Both for-profit and nonprofit journals are “part of the economic balance … helping to keep a commercial edge in new product development,” he said. What’s more, Tagler continued, most commercial journals do provide financial support to maintain editorial office functions at the universities from which they draw submissions. Similar to how a society journal would reinvest its resources back into its composite departments, a commercial journal invests in university infrastructure, too.

“Societies call it surplus, commercial publishers call it profit,” he said.

Still, the presenters Thursday were unconvinced that compensation by commercial, for-profit journals back to the academics who write for them is actually happening.

So why would professors and universities continue to buy into a model of publication that is taking advantage of them and their resources? Complacency, Engel-DiMauro said.
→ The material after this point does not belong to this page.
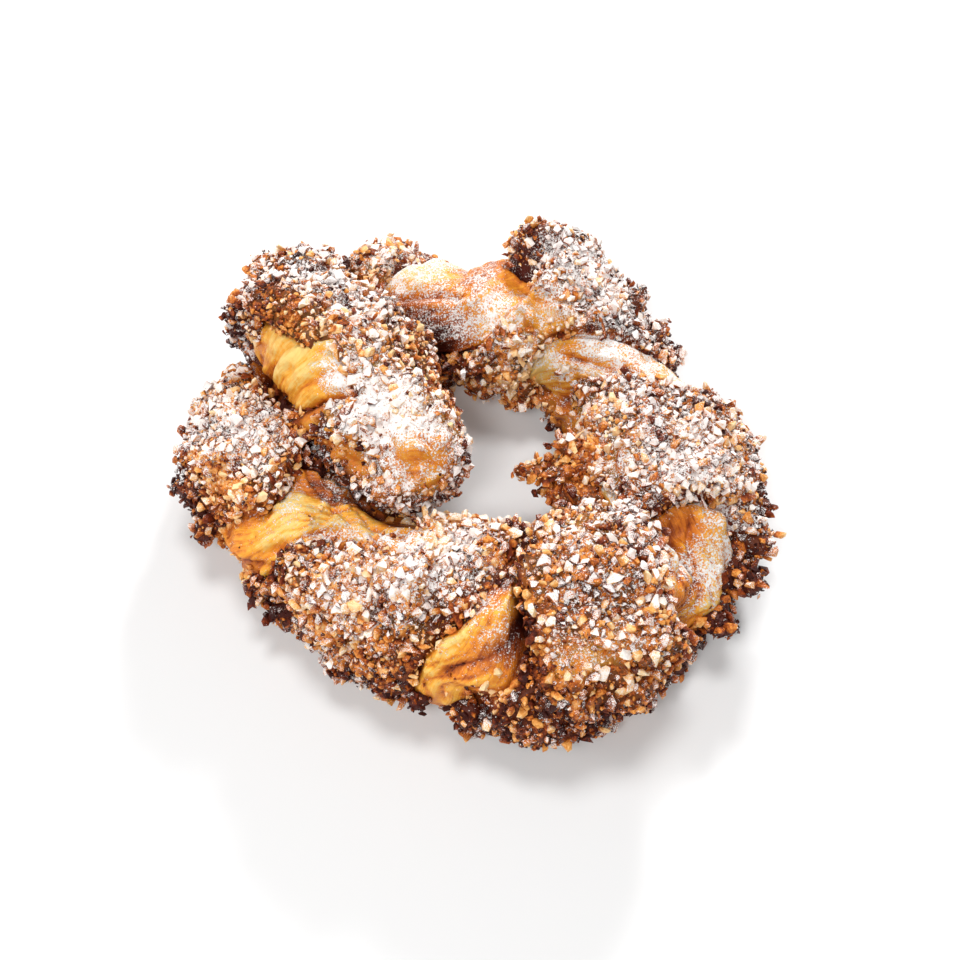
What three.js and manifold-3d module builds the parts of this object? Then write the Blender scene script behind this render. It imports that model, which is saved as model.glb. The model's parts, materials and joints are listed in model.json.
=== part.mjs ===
// A stick of twisted puff pastry coiled into a ring, its free end laid over its other end.
// Millimetres, +Z up. X and Y are centred on the whole pastry; Z = 0 is the flat it was baked on.
import * as THREE from "three";
import { mergeVertices } from "three/addons/utils/BufferGeometryUtils.js";
import Module from "manifold-3d";

const wasm = await Module();
wasm.setup();

// The rope is a nut-coated strip twisted on itself, so nutty folds and bare folds take turns.
// Each row is one fold where it passes over the top of the rope: its distance from the free tip,
// the rope's half thickness there, and how far the rope strays outward from the ring's line.
const folds = [
  { at: 2, half: 12.5, stray: 0 }, // nutty, at the free tip
  { at: 27, half: 16, stray: 0 }, // bare
  { at: 52, half: 17, stray: 0 }, // nutty
  { at: 71, half: 16, stray: 0 }, // bare, at the sharp turn
  { at: 89, half: 14, stray: 0 }, // nutty
  { at: 114, half: 16.5, stray: -3 }, // bare, at the back
  { at: 146, half: 19.5, stray: 4 }, // nutty
  { at: 170, half: 16.5, stray: 0 }, // bare
  { at: 202, half: 19, stray: -2.5 }, // nutty, on the right
  { at: 229, half: 18, stray: 0.5 }, // bare
  { at: 254, half: 23.5, stray: 1 }, // nutty, the fattest
  { at: 272, half: 22, stray: 0 }, // bare
  { at: 291, half: 20.5, stray: -2.5 }, // nutty, at the front
  { at: 324, half: 17.5, stray: -2.5 }, // bare
  { at: 351, half: 18.5, stray: 1 }, // nutty, on the left
  { at: 380, half: 15, stray: 0.5 }, // bare, going under the free end
  { at: 405, half: 11, stray: 1 }, // nutty, at the hidden tip
];
// Half width of each nutty fold, as a share of the way from one nutty fold to the next.
const nuttyShares = [0.3, 0.3, 0.2, 0.22, 0.37, 0.3, 0.34, 0.34, 0.3];
const nuttyCrest = 0.07; // rise of a nutty fold's middle over the mean rope, as a share of it
const bareCrest = 0; // the same for a bare fold
const creaseDepth = 0.1; // fall of the crease between two folds below the mean rope
const steepOnTop = 0.32; // the folds cross the rope more steeply on top
const steepOutside = 0.46; // and most steeply on the outside of the ring, where the rope is stretched

// The ring's line, as bearings from +X towards +Y round the ring's middle, and reach from there.
const ringMiddle = { x: -2, y: 6 };
const ringReach = 51;
const ringStretch = 5; // reach gained along the ring's long axis and lost across it
const longAxisBearing = -38;
const turnBearing = 122; // the ring starts at the sharp turn at the back left
const hiddenBearing = -226; // and ends under the free end
const turnPull = 9; // extra reach at the sharp turn
const turnFade = 16; // degrees over which that extra reach dies away
const ringStartsAt = 84; // distance from the free tip of the ring's first section
const restShare = 0.98; // height of the rope's middle over the flat, as a share of its half thickness

// The free end's line: its tip over the ring's hole, two guiding points, and the sharp turn.
const freeTip = new THREE.Vector3(-17, -5, 40);
const freeGuide = new THREE.Vector3(-27, 12, 45);
const turnGuide = new THREE.Vector3(-49, 39, 39);
const sharpTurn = new THREE.Vector3(-46, 53, 20);
const freeFlatness = 0.93; // the free end is a little lower than it is wide

const freeSections = 22; // sections along each strand
const ringSections = 84;
const capSections = 4; // sections in each rounded end
const sectionSides = 38;

// Row of the folds table reached at a distance from the tip, with a fraction between rows.
function foldRowAt(distance) {
  const last = folds.length - 1;
  let row = 0;
  while (row < last - 1 && distance > folds[row + 1].at) {
    row += 1;
  }
  return row + (distance - folds[row].at) / (folds[row + 1].at - folds[row].at);
}

// A size from the folds table, eased from row to row.
function easedSize(distance, name) {
  const place = THREE.MathUtils.clamp(foldRowAt(distance), 0, folds.length - 1);
  const row = Math.min(Math.floor(place), folds.length - 2);
  const ease = THREE.MathUtils.smoothstep(place - row, 0, 1);
  return THREE.MathUtils.lerp(folds[row][name], folds[row + 1][name], ease);
}

// Domed height of a fold across its width: 1 in the middle, 0 at the creases on both sides.
function dome(across) {
  return Math.sqrt(Math.max(0, 1 - across * across));
}

// Share by which the surface stands over the mean rope, at a distance along and an angle around it.
// The angle runs from the right-hand side of travel over the top; whole turns are nutty folds.
function foldRelief(distance, angle) {
  const past = angle - Math.PI / 2;
  const climb = past - steepOnTop * Math.sin(past) - steepOutside * (1 - Math.cos(past));
  const turn = foldRowAt(distance) / 2 - climb / Math.PI;
  const nearest = THREE.MathUtils.clamp(Math.round(turn), 0, nuttyShares.length - 1);
  const nuttyHalf = nuttyShares[nearest];
  const offMiddle = Math.abs(turn - Math.round(turn));
  if (offMiddle < nuttyHalf) {
    return (nuttyCrest + creaseDepth) * dome(offMiddle / nuttyHalf) - creaseDepth;
  }
  const bareHalf = 0.5 - nuttyHalf;
  return (bareCrest + creaseDepth) * dome((0.5 - offMiddle) / bareHalf) - creaseDepth;
}

// Middles of the rope's sections round the ring, with their distances from the free tip.
function ringLine() {
  const line = [];
  let distance = ringStartsAt;
  let before = null;
  for (let step = 0; step <= ringSections; step += 1) {
    const bearing = THREE.MathUtils.lerp(turnBearing, hiddenBearing, step / ringSections);
    const offAxis = THREE.MathUtils.degToRad(bearing - longAxisBearing);
    const pull = turnPull * Math.exp(-(((turnBearing - bearing) / turnFade) ** 2));
    const reach = ringReach + ringStretch * Math.cos(2 * offAxis) + pull;
    const outward = new THREE.Vector3(1, 0, 0);
    outward.applyAxisAngle(new THREE.Vector3(0, 0, 1), THREE.MathUtils.degToRad(bearing));
    const smoothMiddle = outward.clone().multiplyScalar(reach);
    if (before) {
      distance += smoothMiddle.distanceTo(before);
    }
    before = smoothMiddle;
    const middle = smoothMiddle.clone().addScaledVector(outward, easedSize(distance, "stray"));
    middle.x += ringMiddle.x;
    middle.y += ringMiddle.y;
    middle.z = restShare * easedSize(distance, "half");
    line.push({ middle, distance });
  }
  return line;
}

// The same for the free end, from its tip to the sharp turn.
function freeLine() {
  const curve = new THREE.CubicBezierCurve3(freeTip, freeGuide, turnGuide, sharpTurn);
  const length = curve.getLength();
  return curve.getSpacedPoints(freeSections).map((middle, step) => ({
    middle,
    distance: (length * step) / freeSections,
  }));
}

// Sections of a strand: middle, sideways and upward directions, and half sizes.
function sectionsOf(line, flatness) {
  const up = new THREE.Vector3(0, 0, 1);
  return line.map(({ middle, distance }, index) => {
    const before = line[Math.max(0, index - 1)].middle;
    const after = line[Math.min(line.length - 1, index + 1)].middle;
    const travel = new THREE.Vector3().subVectors(after, before).normalize();
    const side = new THREE.Vector3().crossVectors(travel, up).normalize();
    const rise = new THREE.Vector3().crossVectors(side, travel);
    const wide = easedSize(distance, "half");
    return { middle, travel, side, rise, wide, tall: wide * flatness, distance };
  });
}

// Rounded end: sections shrinking as a quarter circle beyond an end section, up to its pole.
function roundedEnd(end, direction) {
  const cap = [];
  for (let step = 1; step < capSections; step += 1) {
    const turn = (step / capSections) * (Math.PI / 2);
    const out = direction * end.wide * Math.sin(turn);
    cap.push({
      ...end,
      middle: end.middle.clone().addScaledVector(end.travel, out),
      wide: end.wide * Math.cos(turn),
      tall: end.tall * Math.cos(turn),
      distance: end.distance + out,
    });
  }
  const pole = end.middle.clone().addScaledVector(end.travel, direction * end.wide);
  return { cap, pole };
}

// Closed surface of one strand, its folds winding round it and both its ends rounded.
function twistedStrand(line, flatness) {
  const body = sectionsOf(line, flatness);
  const start = roundedEnd(body[0], -1);
  const finish = roundedEnd(body[body.length - 1], 1);
  const sections = [...start.cap.reverse(), ...body, ...finish.cap];
  const points = [];
  for (const section of sections) {
    for (let side = 0; side < sectionSides; side += 1) {
      const angle = (side / sectionSides) * 2 * Math.PI;
      const swell = 1 + foldRelief(section.distance, angle);
      const point = section.middle.clone();
      point.addScaledVector(section.side, section.wide * swell * Math.cos(angle));
      point.addScaledVector(section.rise, section.tall * swell * Math.sin(angle));
      points.push(point.x, point.y, point.z);
    }
  }
  const startPole = points.length / 3;
  const finishPole = startPole + 1;
  points.push(start.pole.x, start.pole.y, start.pole.z);
  points.push(finish.pole.x, finish.pole.y, finish.pole.z);

  const faces = [];
  for (let ring = 0; ring < sections.length - 1; ring += 1) {
    for (let side = 0; side < sectionSides; side += 1) {
      const here = ring * sectionSides + side;
      const beside = ring * sectionSides + ((side + 1) % sectionSides);
      const ahead = here + sectionSides;
      const aheadBeside = beside + sectionSides;
      faces.push(here, aheadBeside, beside, here, ahead, aheadBeside);
    }
  }
  const lastRing = (sections.length - 1) * sectionSides;
  for (let side = 0; side < sectionSides; side += 1) {
    const beside = (side + 1) % sectionSides;
    faces.push(startPole, side, beside);
    faces.push(finishPole, lastRing + beside, lastRing + side);
  }
  const geometry = new THREE.BufferGeometry();
  geometry.setAttribute("position", new THREE.Float32BufferAttribute(points, 3));
  geometry.setIndex(faces);
  return geometry;
}

// A surface as a solid that can be joined and cut, and a solid as a surface again.
function toSolid(geometry) {
  const bare = geometry.clone();
  bare.deleteAttribute("normal");
  bare.deleteAttribute("uv");
  const merged = mergeVertices(bare, 1e-4);
  const mesh = new wasm.Mesh({
    numProp: 3,
    vertProperties: new Float32Array(merged.attributes.position.array),
    triVerts: new Uint32Array(merged.index.array),
  });
  return new wasm.Manifold(mesh);
}

function toGeometry(solid) {
  const mesh = solid.getMesh();
  const geometry = new THREE.BufferGeometry();
  geometry.setAttribute("position", new THREE.Float32BufferAttribute(mesh.vertProperties, 3));
  geometry.setIndex(new THREE.BufferAttribute(new Uint32Array(mesh.triVerts), 1));
  geometry.computeVertexNormals();
  return geometry;
}

const freeEnd = toSolid(twistedStrand(freeLine(), freeFlatness));
const ring = toSolid(twistedStrand(ringLine(), 1));

// What sinks below the baking flat is cut off, which leaves the flats the pastry stands on.
const cutterSize = 400;
const cutter = new THREE.BoxGeometry(cutterSize, cutterSize, cutterSize);
cutter.translate(0, 0, -cutterSize / 2);
const pastrySolid = freeEnd.add(ring).subtract(toSolid(cutter));

const pastryGeometry = toGeometry(pastrySolid);
pastryGeometry.computeBoundingBox();
const { min, max } = pastryGeometry.boundingBox;
pastryGeometry.translate(-(min.x + max.x) / 2, -(min.y + max.y) / 2, -min.z);

const bakedCrust = new THREE.MeshStandardMaterial({
  color: 0xc58a4c,
  roughness: 0.7,
  metalness: 0,
});
const pastry = new THREE.Mesh(pastryGeometry, bakedCrust);
pastry.name = "twisted_pastry";

const part = new THREE.Group();
part.name = "twisted_pastry_ring";
part.add(pastry);

export default part;
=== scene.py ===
import json
import math
import bmesh
import bpy
import numpy as np
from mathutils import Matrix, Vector

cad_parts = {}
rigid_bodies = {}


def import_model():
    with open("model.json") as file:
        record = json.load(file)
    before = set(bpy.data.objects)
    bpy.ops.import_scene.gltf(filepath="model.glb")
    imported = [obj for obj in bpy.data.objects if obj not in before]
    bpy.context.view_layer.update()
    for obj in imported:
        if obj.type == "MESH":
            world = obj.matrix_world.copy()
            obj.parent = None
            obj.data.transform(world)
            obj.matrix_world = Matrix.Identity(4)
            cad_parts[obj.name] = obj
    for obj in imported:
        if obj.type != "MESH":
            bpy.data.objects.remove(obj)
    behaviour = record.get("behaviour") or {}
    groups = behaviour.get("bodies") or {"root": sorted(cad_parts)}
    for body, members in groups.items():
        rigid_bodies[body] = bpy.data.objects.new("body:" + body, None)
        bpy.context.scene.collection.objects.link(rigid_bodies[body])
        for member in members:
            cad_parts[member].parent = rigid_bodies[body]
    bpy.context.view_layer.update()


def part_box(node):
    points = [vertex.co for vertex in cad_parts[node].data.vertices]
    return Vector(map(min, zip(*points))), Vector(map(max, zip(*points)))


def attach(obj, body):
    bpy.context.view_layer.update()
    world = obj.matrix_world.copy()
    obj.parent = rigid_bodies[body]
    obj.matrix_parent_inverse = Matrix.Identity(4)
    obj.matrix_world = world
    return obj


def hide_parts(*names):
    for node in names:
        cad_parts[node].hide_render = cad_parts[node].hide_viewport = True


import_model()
ropeLow, ropeHigh = [np.array(corner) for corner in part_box("twisted_pastry")]
mm = 0.001

# Folds of the rope where they pass over its top: distance from the free tip, the rope's half
# thickness and how far it strays outward, all in millimetres. Nutty and bare folds take turns.
rope = {
    "folds": [
        (2, 12.5, 0), (27, 16, 0), (52, 17, 0), (71, 16, 0), (89, 14, 0), (114, 16.5, -3),
        (146, 19.5, 4), (170, 16.5, 0), (202, 19, -2.5), (229, 18, 0.5), (254, 23.5, 1),
        (272, 22, 0), (291, 20.5, -2.5), (324, 17.5, -2.5), (351, 18.5, 1), (380, 15, 0.5),
        (405, 11, 1),
    ],
    "nuttyShares": [0.3, 0.3, 0.2, 0.22, 0.37, 0.3, 0.34, 0.34, 0.3],
    "steepOnTop": 0.32,
    "steepOutside": 0.46,
    "ringMiddle": (-2, 6),
    "ringReach": 51,
    "ringStretch": 5,
    "longAxisBearing": -38,
    "turnBearing": 122,
    "hiddenBearing": -226,
    "turnPull": 9,
    "turnFade": 16,
    "ringStartsAt": 84,
    "restShare": 0.98,
    "freeCurve": [(-17, -5, 40), (-27, 12, 45), (-49, 39, 39), (-46, 53, 20)],
    "freeFlatness": 0.93,
    # the CAD rope's own counts, so that its box can be met
    "ringSections": 84,
    "freeSections": 22,
    "sides": 38,
    "capSteps": 4,
}
foldAt, foldHalf, foldStray = [np.array(column, float) for column in zip(*rope["folds"])]


def smoothStep(value, low=0.0, high=1.0):
    share = np.clip((value - low) / (high - low), 0, 1)
    return share * share * (3 - 2 * share)


def foldRowAt(distance):
    row = np.clip(np.searchsorted(foldAt, distance) - 1, 0, len(foldAt) - 2)
    return row + (distance - foldAt[row]) / (foldAt[row + 1] - foldAt[row])


def easedSize(distance, column):
    place = np.clip(foldRowAt(distance), 0, len(foldAt) - 1)
    row = np.minimum(np.floor(place).astype(int), len(foldAt) - 2)
    ease = smoothStep(place - row)
    return column[row] * (1 - ease) + column[row + 1] * ease


def foldTurn(distance, angle):
    past = angle - math.pi / 2
    climb = past - rope["steepOnTop"] * np.sin(past) - rope["steepOutside"] * (1 - np.cos(past))
    return foldRowAt(distance) / 2 - climb / math.pi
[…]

Because it is simply the way things have always been done in higher education – and because tenure is so dependent on high-profile publication.

But while professors who slave away over their publishable, peer-reviewed articles may think it is in their best interest to submit to the large – increasingly expensive – high profile commercial journals, Devakos said the most compelling reason for faculty members to utilize other types of journals is, surprisingly, self-interest.

“The easier your research is to find, the more likely you are to be cited,” she said, adding that open-access models of publishing allow academics’ literature to be searchable on Google. “And you also get an increased and different kind of readership” with an article published in a journal that is not fee-restricted for viewers. Devakos also went on to mention, if not completely endorse, the idea that academics might have a moral obligation to disseminate their scholarly work in a way that is most likely to reach a sizable audience for the purposes of public debate. Additionally, many non-profit journals are in fact using peer-review, meaning those venues also offer the quality-control academics seek out in publishing their work.

A few alternatives to completely commercially managed journals the speakers mentioned included self-managed, non-profit, open-access models (like ACME, where Engel-DiMauro serves on the editorial board); self-managed, nonprofits with fee-restricted access (Human Geography: A New Radical Journal is one); pooled control, free access journals (SCOAP3); or even – though Engel-DiMauro admitted they can be too pricey for academics -- corporate-owned journals that provide free access but charge the author (Open Geography Journal).

Options like these could become the standard for academic publishing, and provide the kind of exposure scholars need to gain credibility in their fields, if only a few brave souls start the trend, Engel-DiMauro said.

“Unless you have established faculty promoting this, it’s going to be difficult to change,” he said. That is, “unless there is a forced change [by administrators],” he added. “That could be the key.”